SHORT EXERCISE
Pull out of the data below the stretch of lines bounded by the one containing "drive_belt();" and the one containing "cad_parts[obj.name] = obj", both bounds included, unchanged.

Entries with model source code:
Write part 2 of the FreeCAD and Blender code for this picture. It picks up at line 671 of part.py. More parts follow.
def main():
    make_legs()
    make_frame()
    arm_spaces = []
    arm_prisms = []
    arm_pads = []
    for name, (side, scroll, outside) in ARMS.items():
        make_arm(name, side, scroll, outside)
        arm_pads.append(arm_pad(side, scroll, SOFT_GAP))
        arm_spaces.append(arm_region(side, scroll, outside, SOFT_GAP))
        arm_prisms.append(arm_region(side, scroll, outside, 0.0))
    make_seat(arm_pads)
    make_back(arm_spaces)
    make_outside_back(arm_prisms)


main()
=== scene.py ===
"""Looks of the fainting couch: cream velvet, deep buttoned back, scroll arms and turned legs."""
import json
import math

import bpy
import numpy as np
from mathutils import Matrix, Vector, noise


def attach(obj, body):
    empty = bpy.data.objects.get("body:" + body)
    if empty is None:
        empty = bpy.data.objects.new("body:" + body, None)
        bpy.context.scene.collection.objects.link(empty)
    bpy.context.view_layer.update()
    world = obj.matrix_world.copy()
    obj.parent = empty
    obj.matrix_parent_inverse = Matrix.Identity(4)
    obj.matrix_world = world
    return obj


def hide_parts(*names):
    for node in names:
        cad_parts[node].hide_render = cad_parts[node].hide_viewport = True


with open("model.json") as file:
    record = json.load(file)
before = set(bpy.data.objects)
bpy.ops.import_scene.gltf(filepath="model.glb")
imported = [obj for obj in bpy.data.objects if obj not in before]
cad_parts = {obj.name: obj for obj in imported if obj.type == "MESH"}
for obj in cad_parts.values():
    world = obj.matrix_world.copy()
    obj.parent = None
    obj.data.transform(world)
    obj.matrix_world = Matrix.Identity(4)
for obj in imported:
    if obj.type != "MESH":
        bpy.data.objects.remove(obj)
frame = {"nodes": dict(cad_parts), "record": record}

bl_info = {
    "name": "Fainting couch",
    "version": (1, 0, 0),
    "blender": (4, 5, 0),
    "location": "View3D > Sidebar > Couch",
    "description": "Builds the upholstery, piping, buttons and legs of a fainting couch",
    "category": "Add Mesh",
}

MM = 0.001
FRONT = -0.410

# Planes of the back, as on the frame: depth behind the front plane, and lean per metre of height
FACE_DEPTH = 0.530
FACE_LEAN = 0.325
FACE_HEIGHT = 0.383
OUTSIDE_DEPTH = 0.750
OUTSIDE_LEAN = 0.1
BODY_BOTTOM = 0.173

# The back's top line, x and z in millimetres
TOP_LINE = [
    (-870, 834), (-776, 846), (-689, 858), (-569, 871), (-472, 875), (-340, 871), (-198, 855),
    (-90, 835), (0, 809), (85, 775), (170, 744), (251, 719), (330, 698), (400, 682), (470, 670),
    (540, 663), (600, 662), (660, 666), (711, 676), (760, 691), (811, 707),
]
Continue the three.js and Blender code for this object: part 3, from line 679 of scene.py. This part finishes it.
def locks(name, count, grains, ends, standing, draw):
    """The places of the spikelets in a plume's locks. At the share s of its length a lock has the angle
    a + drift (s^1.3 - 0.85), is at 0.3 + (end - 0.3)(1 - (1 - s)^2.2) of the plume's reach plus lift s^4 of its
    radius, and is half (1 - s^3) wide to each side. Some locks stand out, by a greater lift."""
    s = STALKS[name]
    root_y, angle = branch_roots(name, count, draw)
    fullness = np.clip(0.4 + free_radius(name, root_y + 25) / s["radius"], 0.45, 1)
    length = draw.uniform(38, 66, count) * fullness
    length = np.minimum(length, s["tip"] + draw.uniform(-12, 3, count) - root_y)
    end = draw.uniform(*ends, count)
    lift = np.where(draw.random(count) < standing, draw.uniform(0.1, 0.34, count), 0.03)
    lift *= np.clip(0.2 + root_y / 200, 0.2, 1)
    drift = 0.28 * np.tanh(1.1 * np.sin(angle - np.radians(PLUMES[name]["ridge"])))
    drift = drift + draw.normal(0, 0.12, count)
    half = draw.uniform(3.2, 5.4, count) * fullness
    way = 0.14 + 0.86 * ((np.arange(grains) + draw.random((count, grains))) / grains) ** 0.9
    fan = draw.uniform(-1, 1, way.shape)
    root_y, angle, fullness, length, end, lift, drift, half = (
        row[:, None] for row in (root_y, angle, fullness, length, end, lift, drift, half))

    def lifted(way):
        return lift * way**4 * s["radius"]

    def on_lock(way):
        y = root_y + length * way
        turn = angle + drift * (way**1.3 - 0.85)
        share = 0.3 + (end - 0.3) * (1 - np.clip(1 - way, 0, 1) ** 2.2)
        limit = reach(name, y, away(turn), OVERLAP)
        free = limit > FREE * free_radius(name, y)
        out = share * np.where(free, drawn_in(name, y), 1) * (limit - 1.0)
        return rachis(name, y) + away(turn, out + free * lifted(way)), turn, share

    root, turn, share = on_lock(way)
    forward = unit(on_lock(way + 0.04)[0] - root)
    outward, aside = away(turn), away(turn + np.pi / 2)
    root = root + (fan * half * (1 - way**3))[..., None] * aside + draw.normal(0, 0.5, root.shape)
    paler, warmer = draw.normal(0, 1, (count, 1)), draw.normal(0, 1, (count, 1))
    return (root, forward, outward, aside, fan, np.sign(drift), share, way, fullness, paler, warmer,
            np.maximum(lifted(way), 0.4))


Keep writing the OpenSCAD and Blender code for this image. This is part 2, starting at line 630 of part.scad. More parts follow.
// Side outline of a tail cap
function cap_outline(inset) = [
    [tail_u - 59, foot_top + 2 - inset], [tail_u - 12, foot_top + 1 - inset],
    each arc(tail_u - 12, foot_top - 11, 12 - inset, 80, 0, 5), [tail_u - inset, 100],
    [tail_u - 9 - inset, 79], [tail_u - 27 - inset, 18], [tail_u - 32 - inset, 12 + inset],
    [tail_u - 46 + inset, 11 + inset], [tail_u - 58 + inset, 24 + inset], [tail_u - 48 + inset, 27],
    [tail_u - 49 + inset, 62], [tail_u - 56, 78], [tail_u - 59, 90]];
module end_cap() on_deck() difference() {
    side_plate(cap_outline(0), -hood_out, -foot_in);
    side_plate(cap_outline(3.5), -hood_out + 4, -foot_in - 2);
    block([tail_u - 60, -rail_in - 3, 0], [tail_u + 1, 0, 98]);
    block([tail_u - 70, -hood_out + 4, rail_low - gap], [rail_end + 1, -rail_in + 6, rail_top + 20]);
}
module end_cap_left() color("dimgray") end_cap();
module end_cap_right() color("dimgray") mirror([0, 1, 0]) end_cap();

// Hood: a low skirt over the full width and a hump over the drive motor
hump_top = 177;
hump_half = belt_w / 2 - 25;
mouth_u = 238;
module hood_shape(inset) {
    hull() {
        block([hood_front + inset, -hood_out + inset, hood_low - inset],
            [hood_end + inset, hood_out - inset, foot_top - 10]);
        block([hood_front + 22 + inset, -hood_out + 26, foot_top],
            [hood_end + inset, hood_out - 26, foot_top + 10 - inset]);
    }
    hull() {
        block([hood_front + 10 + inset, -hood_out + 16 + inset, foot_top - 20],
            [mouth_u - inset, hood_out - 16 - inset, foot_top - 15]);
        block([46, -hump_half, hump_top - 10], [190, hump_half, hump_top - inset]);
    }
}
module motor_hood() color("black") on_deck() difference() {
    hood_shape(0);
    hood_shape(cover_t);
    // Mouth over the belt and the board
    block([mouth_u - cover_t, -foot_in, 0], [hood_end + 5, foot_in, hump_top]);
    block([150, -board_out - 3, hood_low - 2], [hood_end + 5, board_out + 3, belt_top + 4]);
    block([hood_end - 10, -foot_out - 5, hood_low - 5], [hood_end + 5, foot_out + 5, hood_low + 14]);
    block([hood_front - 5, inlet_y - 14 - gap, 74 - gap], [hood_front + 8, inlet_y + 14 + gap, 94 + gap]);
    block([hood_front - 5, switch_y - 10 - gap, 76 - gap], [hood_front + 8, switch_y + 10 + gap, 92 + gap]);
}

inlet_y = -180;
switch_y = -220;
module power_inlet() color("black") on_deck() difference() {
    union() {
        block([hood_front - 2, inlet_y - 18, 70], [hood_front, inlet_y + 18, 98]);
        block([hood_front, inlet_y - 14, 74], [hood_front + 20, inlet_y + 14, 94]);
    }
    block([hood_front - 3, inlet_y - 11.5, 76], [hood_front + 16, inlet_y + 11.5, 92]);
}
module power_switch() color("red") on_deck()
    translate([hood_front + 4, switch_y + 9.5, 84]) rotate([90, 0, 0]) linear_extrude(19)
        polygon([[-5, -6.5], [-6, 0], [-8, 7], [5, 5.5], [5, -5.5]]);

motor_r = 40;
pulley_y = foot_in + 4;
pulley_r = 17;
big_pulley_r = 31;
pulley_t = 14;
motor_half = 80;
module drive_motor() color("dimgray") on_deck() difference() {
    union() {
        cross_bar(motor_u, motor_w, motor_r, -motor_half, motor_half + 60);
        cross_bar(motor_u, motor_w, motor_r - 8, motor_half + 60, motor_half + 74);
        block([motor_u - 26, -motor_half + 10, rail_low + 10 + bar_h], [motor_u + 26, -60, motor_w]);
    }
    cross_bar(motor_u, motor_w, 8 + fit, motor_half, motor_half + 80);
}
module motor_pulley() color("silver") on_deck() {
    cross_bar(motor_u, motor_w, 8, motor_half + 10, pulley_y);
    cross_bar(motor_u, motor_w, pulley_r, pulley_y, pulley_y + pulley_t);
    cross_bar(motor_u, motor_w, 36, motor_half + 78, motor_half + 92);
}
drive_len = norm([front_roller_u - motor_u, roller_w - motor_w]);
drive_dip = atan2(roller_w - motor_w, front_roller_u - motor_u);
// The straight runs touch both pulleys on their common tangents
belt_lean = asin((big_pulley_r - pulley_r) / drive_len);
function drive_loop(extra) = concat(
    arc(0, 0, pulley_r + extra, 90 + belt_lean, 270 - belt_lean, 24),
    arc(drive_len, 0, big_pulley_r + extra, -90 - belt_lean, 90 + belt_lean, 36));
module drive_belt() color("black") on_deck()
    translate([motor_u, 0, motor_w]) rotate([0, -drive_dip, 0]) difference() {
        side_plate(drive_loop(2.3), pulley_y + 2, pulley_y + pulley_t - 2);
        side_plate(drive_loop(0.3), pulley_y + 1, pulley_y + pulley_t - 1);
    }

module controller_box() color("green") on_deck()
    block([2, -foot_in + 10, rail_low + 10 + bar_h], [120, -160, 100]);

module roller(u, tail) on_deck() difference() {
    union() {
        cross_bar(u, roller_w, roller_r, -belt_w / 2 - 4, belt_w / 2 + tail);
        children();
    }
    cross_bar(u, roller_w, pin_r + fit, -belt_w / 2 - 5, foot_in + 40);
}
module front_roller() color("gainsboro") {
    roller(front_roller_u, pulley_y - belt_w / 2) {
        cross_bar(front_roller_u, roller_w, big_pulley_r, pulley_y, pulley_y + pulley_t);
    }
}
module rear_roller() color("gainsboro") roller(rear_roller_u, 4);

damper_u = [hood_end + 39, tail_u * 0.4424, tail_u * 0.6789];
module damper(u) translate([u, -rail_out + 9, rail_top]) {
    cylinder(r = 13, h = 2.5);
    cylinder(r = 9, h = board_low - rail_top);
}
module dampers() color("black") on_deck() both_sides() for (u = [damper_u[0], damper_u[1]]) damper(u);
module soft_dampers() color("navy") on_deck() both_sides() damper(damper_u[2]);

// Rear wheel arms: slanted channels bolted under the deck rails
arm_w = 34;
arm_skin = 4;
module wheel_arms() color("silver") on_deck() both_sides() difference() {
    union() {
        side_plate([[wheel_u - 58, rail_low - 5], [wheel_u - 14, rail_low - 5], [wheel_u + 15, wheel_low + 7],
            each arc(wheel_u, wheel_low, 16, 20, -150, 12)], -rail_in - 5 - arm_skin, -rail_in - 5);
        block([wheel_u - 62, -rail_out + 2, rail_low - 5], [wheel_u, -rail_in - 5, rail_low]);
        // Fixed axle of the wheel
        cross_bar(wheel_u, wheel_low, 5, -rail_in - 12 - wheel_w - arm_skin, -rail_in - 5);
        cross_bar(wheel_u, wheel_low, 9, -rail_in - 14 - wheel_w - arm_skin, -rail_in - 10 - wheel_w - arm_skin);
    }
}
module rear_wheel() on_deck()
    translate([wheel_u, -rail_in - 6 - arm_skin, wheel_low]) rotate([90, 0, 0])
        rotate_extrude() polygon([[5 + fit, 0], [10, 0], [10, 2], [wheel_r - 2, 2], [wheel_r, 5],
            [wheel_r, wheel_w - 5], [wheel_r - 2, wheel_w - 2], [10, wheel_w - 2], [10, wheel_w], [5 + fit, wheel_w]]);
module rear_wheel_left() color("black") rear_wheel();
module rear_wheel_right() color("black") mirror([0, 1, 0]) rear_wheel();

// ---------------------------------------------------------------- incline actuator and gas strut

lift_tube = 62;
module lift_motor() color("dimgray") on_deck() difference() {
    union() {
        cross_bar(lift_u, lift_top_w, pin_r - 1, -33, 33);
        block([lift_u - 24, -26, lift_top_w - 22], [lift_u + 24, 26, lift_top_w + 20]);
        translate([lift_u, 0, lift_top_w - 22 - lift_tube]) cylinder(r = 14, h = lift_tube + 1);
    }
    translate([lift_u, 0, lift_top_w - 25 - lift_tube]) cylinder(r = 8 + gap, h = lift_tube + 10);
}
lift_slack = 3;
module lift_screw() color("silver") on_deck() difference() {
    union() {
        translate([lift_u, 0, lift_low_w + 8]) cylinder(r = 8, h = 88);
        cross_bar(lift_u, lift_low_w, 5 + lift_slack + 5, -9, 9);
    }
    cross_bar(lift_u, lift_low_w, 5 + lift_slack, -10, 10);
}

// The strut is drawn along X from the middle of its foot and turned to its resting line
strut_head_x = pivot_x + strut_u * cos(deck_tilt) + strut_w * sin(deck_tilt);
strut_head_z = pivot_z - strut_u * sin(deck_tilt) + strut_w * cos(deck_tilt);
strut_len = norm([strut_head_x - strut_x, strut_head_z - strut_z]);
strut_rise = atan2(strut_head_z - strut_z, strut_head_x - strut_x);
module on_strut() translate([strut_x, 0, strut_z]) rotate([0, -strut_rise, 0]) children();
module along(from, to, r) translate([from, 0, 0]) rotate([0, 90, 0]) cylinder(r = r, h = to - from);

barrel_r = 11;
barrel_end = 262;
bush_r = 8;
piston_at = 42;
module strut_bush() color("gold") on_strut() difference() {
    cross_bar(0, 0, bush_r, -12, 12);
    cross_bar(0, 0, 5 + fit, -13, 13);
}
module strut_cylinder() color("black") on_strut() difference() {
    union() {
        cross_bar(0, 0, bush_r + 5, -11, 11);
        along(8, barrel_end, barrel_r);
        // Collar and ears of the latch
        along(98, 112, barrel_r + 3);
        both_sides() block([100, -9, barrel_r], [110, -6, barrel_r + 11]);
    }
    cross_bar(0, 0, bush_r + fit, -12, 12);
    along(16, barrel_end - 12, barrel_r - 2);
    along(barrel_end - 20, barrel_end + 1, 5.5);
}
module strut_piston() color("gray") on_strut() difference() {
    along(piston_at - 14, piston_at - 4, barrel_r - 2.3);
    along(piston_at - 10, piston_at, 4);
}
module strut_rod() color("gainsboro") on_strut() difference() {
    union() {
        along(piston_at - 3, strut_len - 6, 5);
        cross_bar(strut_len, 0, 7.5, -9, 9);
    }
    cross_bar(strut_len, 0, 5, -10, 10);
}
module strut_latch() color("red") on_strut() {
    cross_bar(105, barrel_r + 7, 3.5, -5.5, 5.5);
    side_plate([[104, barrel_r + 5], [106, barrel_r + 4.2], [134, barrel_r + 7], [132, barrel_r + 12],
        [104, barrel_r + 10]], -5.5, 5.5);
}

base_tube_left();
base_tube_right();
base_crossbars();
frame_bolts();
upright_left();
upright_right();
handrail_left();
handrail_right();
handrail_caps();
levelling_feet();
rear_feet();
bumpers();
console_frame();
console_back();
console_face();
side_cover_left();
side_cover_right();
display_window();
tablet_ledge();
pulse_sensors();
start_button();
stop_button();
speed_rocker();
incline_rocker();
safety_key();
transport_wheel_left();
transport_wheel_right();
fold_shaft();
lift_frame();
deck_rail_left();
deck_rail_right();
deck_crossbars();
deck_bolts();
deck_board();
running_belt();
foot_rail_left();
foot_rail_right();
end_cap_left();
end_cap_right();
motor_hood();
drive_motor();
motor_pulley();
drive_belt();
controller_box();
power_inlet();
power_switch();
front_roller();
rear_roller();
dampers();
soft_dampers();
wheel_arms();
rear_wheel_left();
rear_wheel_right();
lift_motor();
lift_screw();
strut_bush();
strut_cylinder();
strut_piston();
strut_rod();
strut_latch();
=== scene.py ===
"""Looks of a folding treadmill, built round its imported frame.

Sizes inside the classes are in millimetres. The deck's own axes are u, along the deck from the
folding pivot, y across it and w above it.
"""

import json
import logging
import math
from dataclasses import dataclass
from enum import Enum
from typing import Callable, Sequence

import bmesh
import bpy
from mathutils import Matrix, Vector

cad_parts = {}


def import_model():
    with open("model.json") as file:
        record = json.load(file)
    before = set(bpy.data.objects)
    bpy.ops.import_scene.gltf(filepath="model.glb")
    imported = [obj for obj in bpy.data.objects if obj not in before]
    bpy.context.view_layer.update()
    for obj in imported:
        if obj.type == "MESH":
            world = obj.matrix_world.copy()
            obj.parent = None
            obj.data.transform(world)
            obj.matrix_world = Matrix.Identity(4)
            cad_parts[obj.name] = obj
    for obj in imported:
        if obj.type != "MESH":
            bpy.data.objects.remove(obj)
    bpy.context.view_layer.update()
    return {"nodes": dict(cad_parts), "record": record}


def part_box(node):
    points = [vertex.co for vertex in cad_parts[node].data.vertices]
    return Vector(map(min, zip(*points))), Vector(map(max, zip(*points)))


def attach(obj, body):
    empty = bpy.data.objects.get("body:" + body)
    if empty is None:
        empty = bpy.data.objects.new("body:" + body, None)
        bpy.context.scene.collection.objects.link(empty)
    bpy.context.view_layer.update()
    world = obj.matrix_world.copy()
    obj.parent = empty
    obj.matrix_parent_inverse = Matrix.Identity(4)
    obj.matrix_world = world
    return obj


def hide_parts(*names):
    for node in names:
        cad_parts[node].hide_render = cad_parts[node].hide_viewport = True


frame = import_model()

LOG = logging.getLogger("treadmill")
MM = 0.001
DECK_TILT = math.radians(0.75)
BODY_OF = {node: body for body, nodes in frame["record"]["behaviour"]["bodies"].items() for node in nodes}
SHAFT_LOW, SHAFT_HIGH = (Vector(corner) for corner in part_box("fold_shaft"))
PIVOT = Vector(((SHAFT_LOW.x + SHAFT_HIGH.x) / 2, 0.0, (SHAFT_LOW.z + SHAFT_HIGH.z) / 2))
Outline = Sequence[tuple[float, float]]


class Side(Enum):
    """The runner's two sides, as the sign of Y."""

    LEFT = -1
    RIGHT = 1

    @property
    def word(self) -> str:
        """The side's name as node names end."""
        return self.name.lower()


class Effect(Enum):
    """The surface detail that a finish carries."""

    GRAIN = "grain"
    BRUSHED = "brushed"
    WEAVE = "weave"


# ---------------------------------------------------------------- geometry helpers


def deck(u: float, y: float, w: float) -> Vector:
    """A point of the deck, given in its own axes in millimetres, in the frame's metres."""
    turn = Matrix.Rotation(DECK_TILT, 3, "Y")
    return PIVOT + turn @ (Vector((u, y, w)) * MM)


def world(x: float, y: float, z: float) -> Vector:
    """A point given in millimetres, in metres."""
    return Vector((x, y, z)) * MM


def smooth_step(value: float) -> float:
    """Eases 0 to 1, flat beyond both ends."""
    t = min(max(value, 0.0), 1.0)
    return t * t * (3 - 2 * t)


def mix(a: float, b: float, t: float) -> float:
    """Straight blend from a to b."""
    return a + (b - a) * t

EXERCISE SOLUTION
drive_belt();
controller_box();
power_inlet();
power_switch();
front_roller();
rear_roller();
dampers();
soft_dampers();
wheel_arms();
rear_wheel_left();
rear_wheel_right();
lift_motor();
lift_screw();
strut_bush();
strut_cylinder();
strut_piston();
strut_rod();
strut_latch();
=== scene.py ===
"""Looks of a folding treadmill, built round its imported frame.

Sizes inside the classes are in millimetres. The deck's own axes are u, along the deck from the
folding pivot, y across it and w above it.
"""

import json
import logging
import math
from dataclasses import dataclass
from enum import Enum
from typing import Callable, Sequence

import bmesh
import bpy
from mathutils import Matrix, Vector

cad_parts = {}


def import_model():
    with open("model.json") as file:
        record = json.load(file)
    before = set(bpy.data.objects)
    bpy.ops.import_scene.gltf(filepath="model.glb")
    imported = [obj for obj in bpy.data.objects if obj not in before]
    bpy.context.view_layer.update()
    for obj in imported:
        if obj.type == "MESH":
            world = obj.matrix_world.copy()
            obj.parent = None
            obj.data.transform(world)
            obj.matrix_world = Matrix.Identity(4)
            cad_parts[obj.name] = obj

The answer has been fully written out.